- Heinrich August Wrisberg (1739-1808)
- Born: 20 June 1739 Sankt Andreasberg, Duchy of Brunswick-Lüneburg
- Died: 29 March 1808 (aged 68) Göttingen, Kingdom of Westphalia
- Education: University of Göttingen
- Known for: Wrisberg cartilages Wrisberg ganglion
- Scientific career
- Fields: Anatomist and gynaecologist
- Workplaces: University of Göttingen
- Doctoral students: Justus Christian Loder
- Other notable students: Christoph Wilhelm Hufeland

= Heinrich August Wrisberg =

18th-century German anatomist

Heinrich August Wrisberg (20 June 1739 – 29 March 1808) was an anatomist.

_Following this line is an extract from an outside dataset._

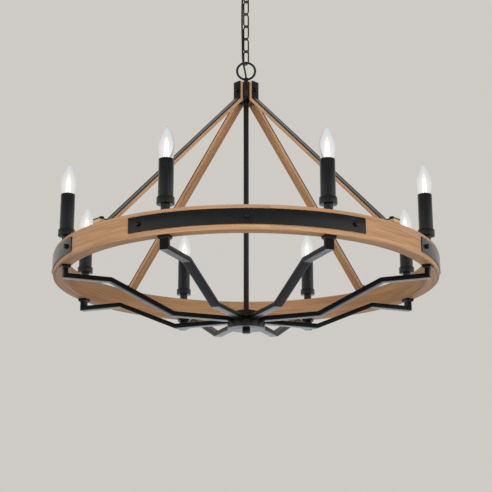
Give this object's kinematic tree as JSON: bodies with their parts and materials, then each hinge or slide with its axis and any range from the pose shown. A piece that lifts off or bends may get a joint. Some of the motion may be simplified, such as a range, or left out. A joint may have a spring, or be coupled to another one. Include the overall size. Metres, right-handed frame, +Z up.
{
  "type": "wagon wheel chandelier",
  "caption": "Round wooden wheel rim with steel straps, hung by sloping arms and a chain, with candle lamps on steel arms that meet at a lower hub.",
  "frame": {"origin": "middle of the crossbar's top face, on the ceiling plane", "axes": "+Z up into the ceiling, +X to the right and -Y towards the picture's viewer; the arms stand at 45 degrees to X and Y"},
  "size_m": [0.9316, 0.9316, 0.9617],
  "materials": {
    "black_steel": "matt powder coat",
    "oak": "matt",
    "zinc_steel": "zinc plated",
    "socket_plastic": "matt",
    "cable_sheath": "matt",
    "bulb_glass": "clear"
  },
  "bodies": {
    "ceiling_mount": {"crossbar": "zinc_steel", "crossbar_nipple": "zinc_steel", "canopy_loop": "black_steel", "supply_cable": "cable_sheath"},
    "canopy": {"canopy": "black_steel"},
    "lock_ring": {"canopy_lock_ring": "black_steel"},
    "link_1": {"chain_link_1": "black_steel"},
    "link_2": {"chain_link_2": "black_steel"},
    "link_3": {"chain_link_3": "black_steel"},
    "link_4": {"chain_link_4": "black_steel"},
    "link_5": {"chain_link_5": "black_steel"},
    "link_6": {"chain_link_6": "black_steel"},
    "wheel": {"hub_loop": "black_steel", "hub_column": "black_steel", "hex_nuts": "black_steel", "stem": "black_steel", "wood_arm_1": "oak", "wood_arm_2": "oak", "wood_arm_3": "oak", "wood_arm_4": "oak", "arm_strap_1": "black_steel", "arm_strap_2": "black_steel", "arm_strap_3": "black_steel", "arm_strap_4": "black_steel", "arm_screws": "black_steel", "foot_screws": "black_steel", "rim_segment_1": "oak", "rim_segment_2": "oak", "rim_segment_3": "oak", "rim_segment_4": "oak", "rim_strap_1": "black_steel", "rim_strap_2": "black_steel", "rim_strap_3": "black_steel", "rim_strap_4": "black_steel", "strap_screws": "black_steel", "lower_hub": "black_steel", "hub_cover": "black_steel", "hub_dome": "black_steel", "finial": "black_steel", "light_arm_1": "black_steel", "light_arm_2": "black_steel", "light_arm_3": "black_steel", "light_arm_4": "black_steel", "light_arm_5": "black_steel", "light_arm_6": "black_steel", "light_arm_7": "black_steel", "light_arm_8": "black_steel", "lamp_nipples": "zinc_steel", "candle_cups": "black_steel", "candle_sleeves": "black_steel", "lamp_sockets": "socket_plastic", "lamp_wires": "cable_sheath"},
    "bulb_1": {"bulb_1": "bulb_glass"},
    "bulb_2": {"bulb_2": "bulb_glass"},
    "bulb_3": {"bulb_3": "bulb_glass"},
    "bulb_4": {"bulb_4": "bulb_glass"},
    "bulb_5": {"bulb_5": "bulb_glass"},
    "bulb_6": {"bulb_6": "bulb_glass"},
    "bulb_7": {"bulb_7": "bulb_glass"},
    "bulb_8": {"bulb_8": "bulb_glass"}
  },
  "joints": [
    {"name": "canopy_drop", "type": "slide", "parent": "ceiling_mount", "child": "canopy", "axis": [0, 0, -1], "range_m": [0, 0.045]},
    {"name": "lock_ring_turn", "type": "hinge", "parent": "canopy", "child": "lock_ring", "pos_m": [0, 0, -0.0323], "axis": [0, 0, 1], "continuous": true},
    {"name": "link_1_swing", "type": "hinge", "parent": "ceiling_mount", "child": "link_1", "pos_m": [0, 0, -0.0663], "axis": [0.7071, -0.7071, 0], "range_deg": [-10, 10], "deforming": ["supply_cable"]},
    {"name": "link_2_swing", "type": "hinge", "parent": "link_1", "child": "link_2", "pos_m": [0, 0, -0.1006], "axis": [0.7071, 0.7071, 0], "range_deg": [-10, 10], "deforming": ["supply_cable"]},
    {"name": "link_3_swing", "type": "hinge", "parent": "link_2", "child": "link_3", "pos_m": [0, 0, -0.1351], "axis": [0.7071, -0.7071, 0], "range_deg": [-10, 10], "deforming": ["supply_cable"]},
    {"name": "link_4_swing", "type": "hinge", "parent": "link_3", "child": "link_4", "pos_m": [0, 0, -0.1696], "axis": [0.7071, 0.7071, 0], "range_deg": [-10, 10], "deforming": ["supply_cable"]},
    {"name": "link_5_swing", "type": "hinge", "parent": "link_4", "child": "link_5", "pos_m": [0, 0, -0.2041], "axis": [0.7071, -0.7071, 0], "range_deg": [-10, 10], "deforming": ["supply_cable"]},
    {"name": "link_6_swing", "type": "hinge", "parent": "link_5", "child": "link_6", "pos_m": [0, 0, -0.2386], "axis": [0.7071, 0.7071, 0], "range_deg": [-10, 10], "deforming": ["supply_cable"]},
    {"name": "wheel_swing", "type": "hinge", "parent": "link_6", "child": "wheel", "pos_m": [0, 0, -0.2731], "axis": [0.7071, -0.7071, 0], "range_deg": [-10, 10], "deforming": ["supply_cable"]},
    {"name": "bulb_1_unscrew", "type": "slide", "parent": "wheel", "child": "bulb_1", "axis": [0, 0, 1], "range_m": [0, 0.024]},
    {"name": "bulb_2_unscrew", "type": "slide", "parent": "wheel", "child": "bulb_2", "axis": [0, 0, 1], "range_m": [0, 0.024]},
    {"name": "bulb_3_unscrew", "type": "slide", "parent": "wheel", "child": "bulb_3", "axis": [0, 0, 1], "range_m": [0, 0.024]},
    {"name": "bulb_4_unscrew", "type": "slide", "parent": "wheel", "child": "bulb_4", "axis": [0, 0, 1], "range_m": [0, 0.024]},
    {"name": "bulb_5_unscrew", "type": "slide", "parent": "wheel", "child": "bulb_5", "axis": [0, 0, 1], "range_m": [0, 0.024]},
    {"name": "bulb_6_unscrew", "type": "slide", "parent": "wheel", "child": "bulb_6", "axis": [0, 0, 1], "range_m": [0, 0.024]},
    {"name": "bulb_7_unscrew", "type": "slide", "parent": "wheel", "child": "bulb_7", "axis": [0, 0, 1], "range_m": [0, 0.024]},
    {"name": "bulb_8_unscrew", "type": "slide", "parent": "wheel", "child": "bulb_8", "axis": [0, 0, 1], "range_m": [0, 0.024]}
  ]
}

He also published under the Latinized version of his name as Henricus Augustus Wrisberg.

==Education==
He obtained his MD in 1763 at the University of Göttingen with a thesis entitled: De Respiratione Prima Nervo Phrenico Et Calore Animali: Pavca Disserit Et Simvl Vicarias Anatomiam Profitendi Operas Ad Diem XXIV. Octobris Aperiendas Indicit.

==Career==

He was a professor of medicine and obstetrics. Wrisberg studied the sympathetic nervous system and described the Wrisberg ganglion of the cardiac plexus. He also wrote a text on hernias.

The cuneiform cartilages are sometimes called the "Wrisberg cartilages".

There are two nerves known as the nerve of Wrisberg.